The encoded data was not valid for encoding utf-8
denniske opened this issue · 1 comments
denniske commented
How to reproduce
https://aoe4world.com/dumps
File: Games - RM 1v1 - Season 3 - 44 MB
Grab the file url and put it into url
variable.
const dump = await (await fetch(url)).arrayBuffer();
const compressed = new Uint8Array(dump);
const decompressed = decompressSync(compressed);
const origText = strFromU8(decompressed);
The problem
The following error occurs in Line 4 in strFromU8(decompressed)
:
TypeError: The encoded data was not valid for encoding utf-8
at TextDecoder.decode (node:internal/encoding:448:14)
at strFromU8 (/Users/dennis/Projects/poc_collector/node_modules/fflate/lib/node.cjs:1780:19)
at HistoricalTask.<anonymous> (/Users/dennis/Projects/poc_collector/dist/collector/webpack:/src/task/historical.task.ts:79:39)
at Generator.next (<anonymous>)
at fulfilled (/Users/dennis/Projects/poc_collector/node_modules/tslib/tslib.js:166:62)

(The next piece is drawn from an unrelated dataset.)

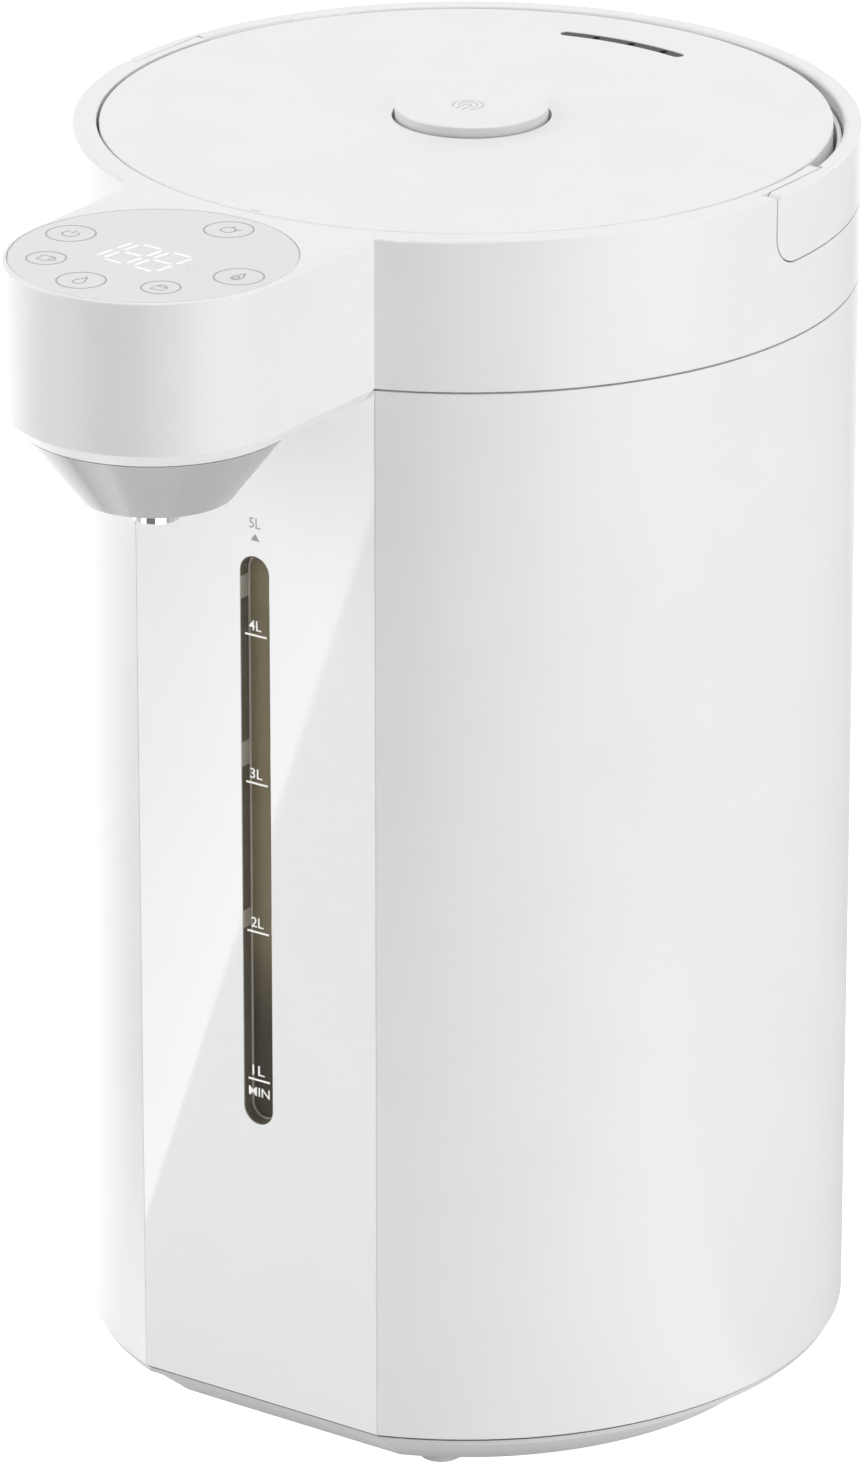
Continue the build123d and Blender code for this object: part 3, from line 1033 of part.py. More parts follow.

at processTicksAndRejections (node:internal/process/task_queues:95:5) {
code: 'ERR_ENCODING_INVALID_ENCODED_DATA'
}
I can download the file on mac os and extract it by double click in the finder and then open in visual studio code without problems. Visual studio code shows UTF-8
in the status bar.
101arrowz commented
That file is 533MB decompressed; strings in JavaScript can be at most 512MB. You can try to solve this by converting to strings with streams and using a streaming JSON parser; let me know if you want more info on how to do that.